* _AIM OF THE EXERCISE_:
Scan the lines below for the string "picture" and copy every one that has it.

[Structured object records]
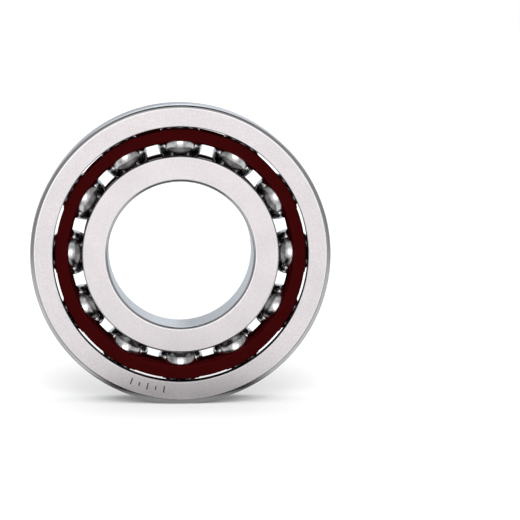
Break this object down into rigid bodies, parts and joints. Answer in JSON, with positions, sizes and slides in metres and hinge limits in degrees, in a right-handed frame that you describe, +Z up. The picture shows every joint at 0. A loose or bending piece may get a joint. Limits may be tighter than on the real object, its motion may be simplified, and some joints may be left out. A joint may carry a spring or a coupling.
{
  "type": "angular contact ball bearing",
  "caption": "Open single-row angular contact ball bearing with a dark red one-piece resin cage, for a 30 mm shaft in a 62 mm housing seat.",
  "frame": {"origin": "centre of the bearing, on its axis and on its middle plane", "axes": "+Y along the bearing axis, from the thrust face (at -Y, the face with the high outer shoulder) to the narrow face; +Z up, with the bearing standing on its rim; +X to the right when the thrust face is looked at"},
  "size_m": [0.062, 0.016, 0.062],
  "materials": {
    "outer_ring_steel": "ground bearing steel, satin side faces",
    "inner_ring_steel": "ground bearing steel, satin side faces",
    "ball_steel": "lapped, mirror bright",
    "cage_resin": "dark red phenolic resin, matt"
  },
  "bodies": {
    "outer_ring": {"outer_ring": "outer_ring_steel"},
    "inner_ring": {"inner_ring": "inner_ring_steel"},
    "cage": {"cage": "cage_resin"},
    "ball_01": {"ball_01": "ball_steel"},
    "ball_02": {"ball_02": "ball_steel"},
    "ball_03": {"ball_03": "ball_steel"},
    "ball_04": {"ball_04": "ball_steel"},
    "ball_05": {"ball_05": "ball_steel"},
    "ball_06": {"ball_06": "ball_steel"},
    "ball_07": {"ball_07": "ball_steel"},
    "ball_08": {"ball_08": "ball_steel"},
    "ball_09": {"ball_09": "ball_steel"},
    "ball_10": {"ball_10": "ball_steel"},
    "ball_11": {"ball_11": "ball_steel"},
    "ball_12": {"ball_12": "ball_steel"}
  },
  "joints": [
    {"name": "inner_ring_spin", "type": "hinge", "parent": "outer_ring", "child": "inner_ring", "pos_m": [0, 0, 0], "axis": [0, 1, 0], "continuous": true},
    {"name": "cage_spin", "type": "hinge", "parent": "outer_ring", "child": "cage", "pos_m": [0, 0, 0], "axis": [0, 1, 0], "continuous": true},
    {"name": "ball_01_spin", "type": "hinge", "parent": "cage", "child": "ball_01", "pos_m": [0, 0, 0.023], "axis": [0, 0.9659, 0.2588], "continuous": true},
    {"name": "ball_02_spin", "type": "hinge", "parent": "cage", "child": "ball_02", "pos_m": [0.0115, 0, 0.01992], "axis": [0.1294, 0.9659, 0.2241], "continuous": true},
    {"name": "ball_03_spin", "type": "hinge", "parent": "cage", "child": "ball_03", "pos_m": [0.01992, 0, 0.0115], "axis": [0.2241, 0.9659, 0.1294], "continuous": true},
    {"name": "ball_04_spin", "type": "hinge", "parent": "cage", "child": "ball_04", "pos_m": [0.023, 0, 0], "axis": [0.2588, 0.9659, 0], "continuous": true},
    {"name": "ball_05_spin", "type": "hinge", "parent": "cage", "child": "ball_05", "pos_m": [0.01992, 0, -0.0115], "axis": [0.2241, 0.9659, -0.1294], "continuous": true},
    {"name": "ball_06_spin", "type": "hinge", "parent": "cage", "child": "ball_06", "pos_m": [0.0115, 0, -0.01992], "axis": [0.1294, 0.9659, -0.2241], "continuous": true},
    {"name": "ball_07_spin", "type": "hinge", "parent": "cage", "child": "ball_07", "pos_m": [0, 0, -0.023], "axis": [0, 0.9659, -0.2588], "continuous": true},
    {"name": "ball_08_spin", "type": "hinge", "parent": "cage", "child": "ball_08", "pos_m": [-0.0115, 0, -0.01992], "axis": [-0.1294, 0.9659, -0.2241], "continuous": true},
    {"name": "ball_09_spin", "type": "hinge", "parent": "cage", "child": "ball_09", "pos_m": [-0.01992, 0, -0.0115], "axis": [-0.2241, 0.9659, -0.1294], "continuous": true},
    {"name": "ball_10_spin", "type": "hinge", "parent": "cage", "child": "ball_10", "pos_m": [-0.023, 0, 0], "axis": [-0.2588, 0.9659, 0], "continuous": true},
    {"name": "ball_11_spin", "type": "hinge", "parent": "cage", "child": "ball_11", "pos_m": [-0.01992, 0, 0.0115], "axis": [-0.2241, 0.9659, 0.1294], "continuous": true},
    {"name": "ball_12_spin", "type": "hinge", "parent": "cage", "child": "ball_12", "pos_m": [-0.0115, 0, 0.01992], "axis": [-0.1294, 0.9659, 0.2241], "continuous": true}
  ],
  "couplings": [
    {"joint": "cage_spin", "follows": "inner_ring_spin", "ratio": 0.39999},
    {"joint": "ball_01_spin", "follows": "inner_ring_spin", "ratio": -2.3181},
    {"joint": "ball_02_spin", "follows": "inner_ring_spin", "ratio": -2.3181},
    {"joint": "ball_03_spin", "follows": "inner_ring_spin", "ratio": -2.3181},
    {"joint": "ball_04_spin", "follows": "inner_ring_spin", "ratio": -2.3181},
    {"joint": "ball_05_spin", "follows": "inner_ring_spin", "ratio": -2.3181},
    {"joint": "ball_06_spin", "follows": "inner_ring_spin", "ratio": -2.3181},
    {"joint": "ball_07_spin", "follows": "inner_ring_spin", "ratio": -2.3181},
    {"joint": "ball_08_spin", "follows": "inner_ring_spin", "ratio": -2.3181},
    {"joint": "ball_09_spin", "follows": "inner_ring_spin", "ratio": -2.3181},
    {"joint": "ball_10_spin", "follows": "inner_ring_spin", "ratio": -2.3181},
    {"joint": "ball_11_spin", "follows": "inner_ring_spin", "ratio": -2.3181},
    {"joint": "ball_12_spin", "follows": "inner_ring_spin", "ratio": -2.3181}
  ]
}
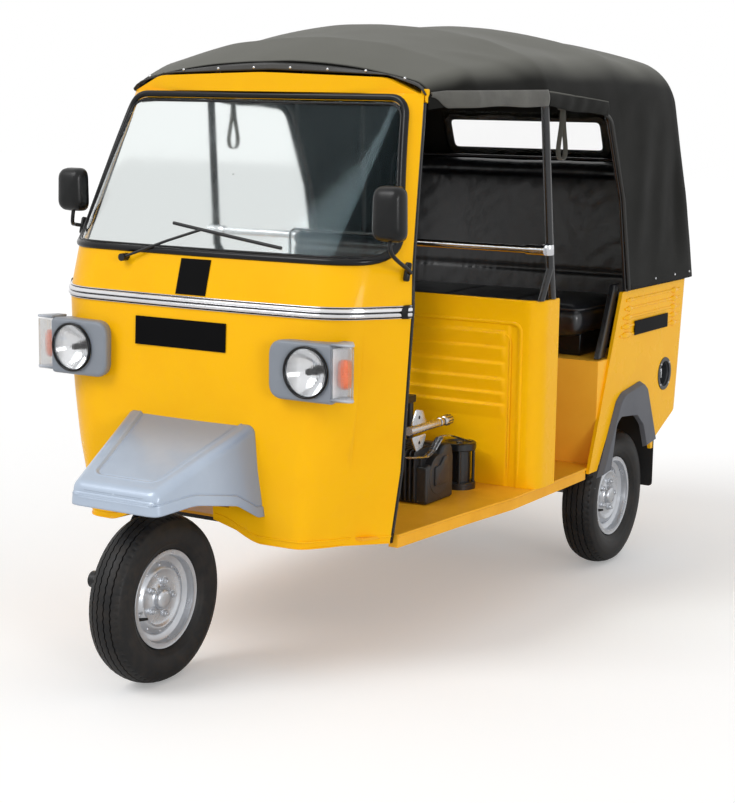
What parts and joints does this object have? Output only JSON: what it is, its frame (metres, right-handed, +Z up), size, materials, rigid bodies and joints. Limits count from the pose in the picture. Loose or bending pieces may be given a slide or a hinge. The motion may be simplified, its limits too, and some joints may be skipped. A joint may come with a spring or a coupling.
{
  "type": "auto rickshaw",
  "caption": "Three-wheeled passenger auto rickshaw with an enclosed yellow cowl, open sides, a black soft hood and a steered front wheel under a fixed mudguard.",
  "frame": {"origin": "on the floor under the middle of the vehicle's length and width", "axes": "+Z up, +Y towards the rear, +X to the vehicle's left"},
  "size_m": [1.2906, 2.6989, 1.8759],
  "materials": {
    "body_yellow": "gloss enamel",
    "riser_orange": "gloss enamel in shade",
    "guard_silver": "satin enamel",
    "pod_grey": "semi-gloss moulding",
    "flare_grey": "grained moulding",
    "trim_bright": "polished",
    "seal_black": "smooth",
    "screen_glass": "clear",
    "lamp_clear": "ribbed clear",
    "lamp_bowl": "polished bowl",
    "lamp_red": "moulded lens",
    "mirror_black": "grained",
    "plate_black": "blank",
    "filler_grey": "moulded",
    "flap_rubber": "matt",
    "hood_cloth": "coated canvas",
    "hood_tube": "blue-grey paint",
    "rail_bright": "polished",
    "strap_web": "woven webbing",
    "seat_vinyl": "vinyl",
    "seat_tray": "satin black",
    "frame_black": "chassis black",
    "floor_paint": "worn enamel",
    "engine_alloy": "as cast",
    "canister_black": "satin black",
    "final_drive": "as cast",
    "steel_black": "satin black",
    "hose_rubber": "matt",
    "tyre_rubber": "ribbed tread",
    "wheel_silver": "silver enamel",
    "shaft_steel": "machined and cast"
  },
  "bodies": {
    "chassis": {"front_shell": "body_yellow", "windscreen_glass": "screen_glass", "windscreen_seal": "seal_black", "belt_trim": "trim_bright", "door_edge_strips": "seal_black", "front_mudguard": "guard_silver", "floor_pan": "floor_paint", "bulkhead": "body_yellow", "rear_body": "body_yellow", "arch_flares": "flare_grey", "seat_box": "riser_orange", "headlamp_pods": "pod_grey", "headlamp_reflectors": "lamp_bowl", "headlamp_lenses": "lamp_clear", "indicator_lenses": "lamp_clear", "wiper": "mirror_black", "mirrors": "mirror_black", "blank_plates": "plate_black", "fuel_filler": "filler_grey", "tail_lamps": "lamp_red", "mudflaps": "flap_rubber", "hood_canopy": "hood_cloth", "hood_frame": "hood_tube", "grab_rail": "rail_bright", "grab_straps": "strap_web", "driver_seat": "seat_vinyl", "driver_seat_frame": "seat_tray", "passenger_seat": "seat_vinyl", "chassis_frame": "frame_black", "engine_block": "engine_alloy", "air_cleaner": "canister_black", "differential": "final_drive", "trailing_arms": "steel_black", "dampers": "steel_black"},
    "steering": {"steering_column": "steel_black", "front_fork": "steel_black", "brake_hose": "hose_rubber"},
    "front_wheel": {"front_tyre": "tyre_rubber", "front_rim": "wheel_silver"},
    "rear_wheel_left": {"rear_tyre_left": "tyre_rubber", "rear_rim_left": "wheel_silver", "drive_shaft_left": "shaft_steel"},
    "rear_wheel_right": {"rear_tyre_right": "tyre_rubber", "rear_rim_right": "wheel_silver", "drive_shaft_right": "shaft_steel"}
  },
  "joints": [
    {"name": "steering", "type": "hinge", "parent": "chassis", "child": "steering", "pos_m": [0, -0.89906, 0.7], "axis": [0, 0.309, 0.9511], "range_deg": [-35, 35]},
    {"name": "front_wheel_spin", "type": "hinge", "parent": "steering", "child": "front_wheel", "pos_m": [0, -1.1065, 0.243], "axis": [1, 0, 0], "continuous": true},
    {"name": "rear_left_spin", "type": "hinge", "parent": "chassis", "child": "rear_wheel_left", "pos_m": [0.505, 0.8415, 0.243], "axis": [1, 0, 0], "continuous": true},
    {"name": "rear_right_spin", "type": "hinge", "parent": "chassis", "child": "rear_wheel_right", "pos_m": [-0.505, 0.8415, 0.243], "axis": [1, 0, 0], "continuous": true}
  ]
}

* _RESPONSE BELOW_:
Break this object down into rigid bodies, parts and joints. Answer in JSON, with positions, sizes and slides in metres and hinge limits in degrees, in a right-handed frame that you describe, +Z up. The picture shows every joint at 0. A loose or bending piece may get a joint. Limits may be tighter than on the real object, its motion may be simplified, and some joints may be left out. A joint may carry a spring or a coupling.
What parts and joints does this object have? Output only JSON: what it is, its frame (metres, right-handed, +Z up), size, materials, rigid bodies and joints. Limits count from the pose in the picture. Loose or bending pieces may be given a slide or a hinge. The motion may be simplified, its limits too, and some joints may be skipped. A joint may come with a spring or a coupling.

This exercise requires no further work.